Event space at SALT at Our Kaka‘ako.

"SALT" is one of the new developments of Kamehameha Schools' master plan, designed for locals and visitors to enjoy a cosmopolitan environment accompanied with green and open-air spaces. Covering an area of 76,000 square feet, it currently serves as a marketplace housing a variety of retailers and restaurants.

The development of SALT aims to cater to a larger and "more creative" demographic in the Kakaʻako area. Its name references the historical pa‘akai (salt) ponds which historically existed in the low-lying wetlands of the area.

== Six Eighty ==
To continue their preservation efforts, Kamehameha Schools hired contractors to redevelop a previous office building and create "Six Eighty," an apartment structure named after its address at 680 Ala Moana Boulevard. Six Eighty is the first installment of Kamehameha Schools' nine-block master plan for Kakaʻako. It is an affordable housing complex that offers both studio and one-bedroom loft-style apartments. Each apartment comes with a 12-foot ceiling, half and full-size kitchens, a full-size bathroom, and compact lighting. Kamehameha Schools created Six Eighty to be a modern and contemporary rental complex consisting of 54 units reserved for median-income renters. The complex is home to small retail shops and eateries and an open-air venue on the roof.

== Dwellings ==
A number of condominiums have been developed as part of the project. The first development, "The Collection", is an ultra-luxury development with 397 units and 14 townhomes, constructed in 2016 by Stanford Carr. This was followed by the redevelopment of "Keauhou Place and Keauhou Lane" in 2017, two locations comprising a mixed-use condo of 423 units and a low-rise mixed-use complex of 209 units. This development is adjacent a future Skyline rail station.

A public housing rental development consisting of 456 units, known as "The Flats at Pu‘unui", opened in 2023.

=== Future plans ===
"Kaliʻu" will be the next redevelopment project in Our Kakaʻako, with ProsPac selected as the developer. The 400-foot structure will comprise 330 market-priced homes and 42,000 square feet of commercial space that will expand the neighborhood retail, grocery, and dining options in Our Kaka‘ako.
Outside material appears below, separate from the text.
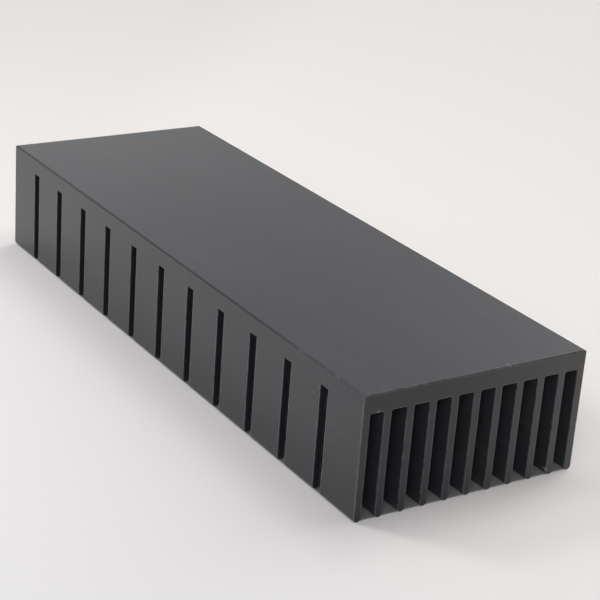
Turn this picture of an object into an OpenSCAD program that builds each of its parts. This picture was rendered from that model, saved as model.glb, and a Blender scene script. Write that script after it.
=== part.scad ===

Kaliʻu, meaning well-seasoned in Hawaiian, embodies concepts of resource stewardship and sustainability and honors the region's famous salt-bed lands in old Hawaiʻi.

"Ālia" will be a luxury mixed-use condo development next to Ward Village's Launiu and will consist of 477 units, at least 40 of which will be affordable.

Kahuina will be an affordable mixed-use condo development in Our Kaka'ako. This development will have 60% affordable and workforce housing; as well as affordable retail space.

==Future Skyline station==

Our Kaka'ako will be served by Kaʻākaukukui station, the planned terminus of the Skyline light metro rail system, as of 2024. It will be located next to the Keauhou Place condominium.